[Work to complete]
Repeat the full listing, word for word.
============================================================
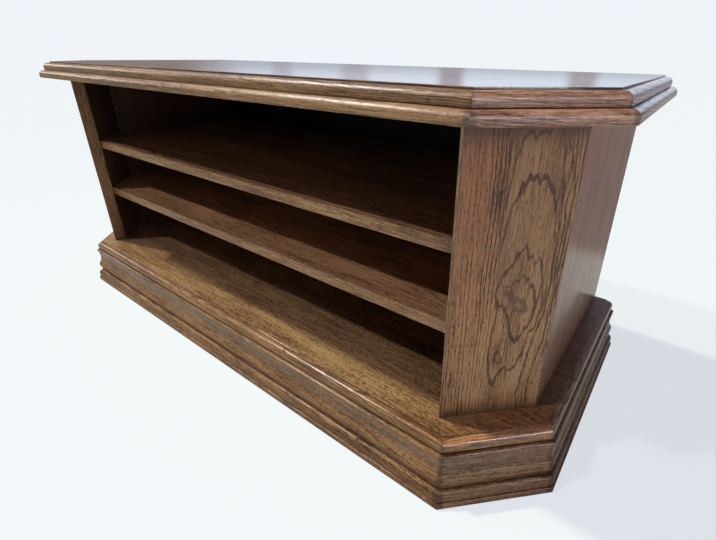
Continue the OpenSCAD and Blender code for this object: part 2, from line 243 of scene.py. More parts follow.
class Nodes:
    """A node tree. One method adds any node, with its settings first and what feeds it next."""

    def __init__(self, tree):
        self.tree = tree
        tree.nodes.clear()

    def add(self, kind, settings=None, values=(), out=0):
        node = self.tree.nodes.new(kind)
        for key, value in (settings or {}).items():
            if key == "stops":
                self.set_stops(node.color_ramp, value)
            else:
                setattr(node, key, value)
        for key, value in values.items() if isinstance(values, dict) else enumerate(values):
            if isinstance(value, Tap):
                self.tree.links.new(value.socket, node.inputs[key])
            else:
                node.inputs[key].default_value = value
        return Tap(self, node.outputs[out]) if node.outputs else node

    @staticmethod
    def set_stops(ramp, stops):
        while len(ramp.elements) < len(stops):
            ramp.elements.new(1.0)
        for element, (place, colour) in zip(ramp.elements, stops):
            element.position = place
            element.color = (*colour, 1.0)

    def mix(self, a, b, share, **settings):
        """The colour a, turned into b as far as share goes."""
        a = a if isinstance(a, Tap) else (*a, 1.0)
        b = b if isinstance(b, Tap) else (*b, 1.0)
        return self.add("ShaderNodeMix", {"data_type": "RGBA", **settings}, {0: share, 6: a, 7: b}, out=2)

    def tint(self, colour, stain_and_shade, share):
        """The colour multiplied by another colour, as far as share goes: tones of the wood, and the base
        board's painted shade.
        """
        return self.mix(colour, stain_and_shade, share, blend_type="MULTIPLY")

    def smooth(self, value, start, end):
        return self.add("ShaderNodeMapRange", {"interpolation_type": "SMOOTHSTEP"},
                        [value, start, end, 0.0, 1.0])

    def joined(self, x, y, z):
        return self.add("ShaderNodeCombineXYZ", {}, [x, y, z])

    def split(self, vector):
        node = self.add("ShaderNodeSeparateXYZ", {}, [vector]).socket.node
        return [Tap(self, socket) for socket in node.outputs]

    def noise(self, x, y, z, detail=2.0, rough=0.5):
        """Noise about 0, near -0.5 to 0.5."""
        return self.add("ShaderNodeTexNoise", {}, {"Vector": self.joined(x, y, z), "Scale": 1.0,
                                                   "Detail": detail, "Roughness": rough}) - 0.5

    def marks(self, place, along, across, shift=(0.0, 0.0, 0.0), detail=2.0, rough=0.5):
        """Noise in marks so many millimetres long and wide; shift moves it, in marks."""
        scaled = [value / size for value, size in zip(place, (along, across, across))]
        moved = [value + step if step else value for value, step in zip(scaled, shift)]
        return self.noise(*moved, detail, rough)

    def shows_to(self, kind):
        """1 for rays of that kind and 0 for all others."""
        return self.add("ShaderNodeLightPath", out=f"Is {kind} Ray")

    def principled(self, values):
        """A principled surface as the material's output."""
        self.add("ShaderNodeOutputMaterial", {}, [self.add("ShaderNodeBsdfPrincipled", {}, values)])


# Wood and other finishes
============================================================
[Answer to the task]
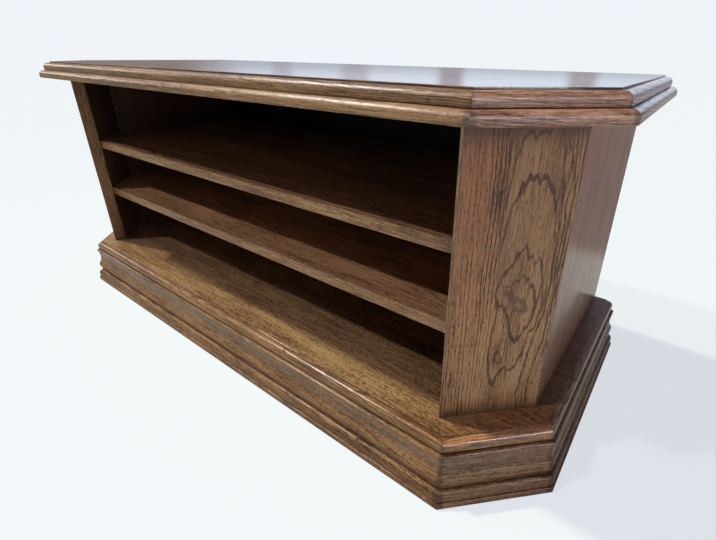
Continue the OpenSCAD and Blender code for this object: part 2, from line 243 of scene.py. More parts follow.
class Nodes:
    """A node tree. One method adds any node, with its settings first and what feeds it next."""

    def __init__(self, tree):
        self.tree = tree
        tree.nodes.clear()

    def add(self, kind, settings=None, values=(), out=0):
        node = self.tree.nodes.new(kind)
        for key, value in (settings or {}).items():
            if key == "stops":
                self.set_stops(node.color_ramp, value)
            else:
                setattr(node, key, value)
        for key, value in values.items() if isinstance(values, dict) else enumerate(values):
            if isinstance(value, Tap):
                self.tree.links.new(value.socket, node.inputs[key])
            else:
                node.inputs[key].default_value = value
        return Tap(self, node.outputs[out]) if node.outputs else node

    @staticmethod
    def set_stops(ramp, stops):
        while len(ramp.elements) < len(stops):
            ramp.elements.new(1.0)
        for element, (place, colour) in zip(ramp.elements, stops):
            element.position = place
            element.color = (*colour, 1.0)

    def mix(self, a, b, share, **settings):
        """The colour a, turned into b as far as share goes."""
        a = a if isinstance(a, Tap) else (*a, 1.0)
        b = b if isinstance(b, Tap) else (*b, 1.0)
        return self.add("ShaderNodeMix", {"data_type": "RGBA", **settings}, {0: share, 6: a, 7: b}, out=2)

    def tint(self, colour, stain_and_shade, share):
        """The colour multiplied by another colour, as far as share goes: tones of the wood, and the base
        board's painted shade.
        """
        return self.mix(colour, stain_and_shade, share, blend_type="MULTIPLY")

    def smooth(self, value, start, end):
        return self.add("ShaderNodeMapRange", {"interpolation_type": "SMOOTHSTEP"},
                        [value, start, end, 0.0, 1.0])

    def joined(self, x, y, z):
        return self.add("ShaderNodeCombineXYZ", {}, [x, y, z])

    def split(self, vector):
        node = self.add("ShaderNodeSeparateXYZ", {}, [vector]).socket.node
        return [Tap(self, socket) for socket in node.outputs]

    def noise(self, x, y, z, detail=2.0, rough=0.5):
        """Noise about 0, near -0.5 to 0.5."""
        return self.add("ShaderNodeTexNoise", {}, {"Vector": self.joined(x, y, z), "Scale": 1.0,
                                                   "Detail": detail, "Roughness": rough}) - 0.5

    def marks(self, place, along, across, shift=(0.0, 0.0, 0.0), detail=2.0, rough=0.5):
        """Noise in marks so many millimetres long and wide; shift moves it, in marks."""
        scaled = [value / size for value, size in zip(place, (along, across, across))]
        moved = [value + step if step else value for value, step in zip(scaled, shift)]
        return self.noise(*moved, detail, rough)

    def shows_to(self, kind):
        """1 for rays of that kind and 0 for all others."""
        return self.add("ShaderNodeLightPath", out=f"Is {kind} Ray")

    def principled(self, values):
        """A principled surface as the material's output."""
        self.add("ShaderNodeOutputMaterial", {}, [self.add("ShaderNodeBsdfPrincipled", {}, values)])


# Wood and other finishes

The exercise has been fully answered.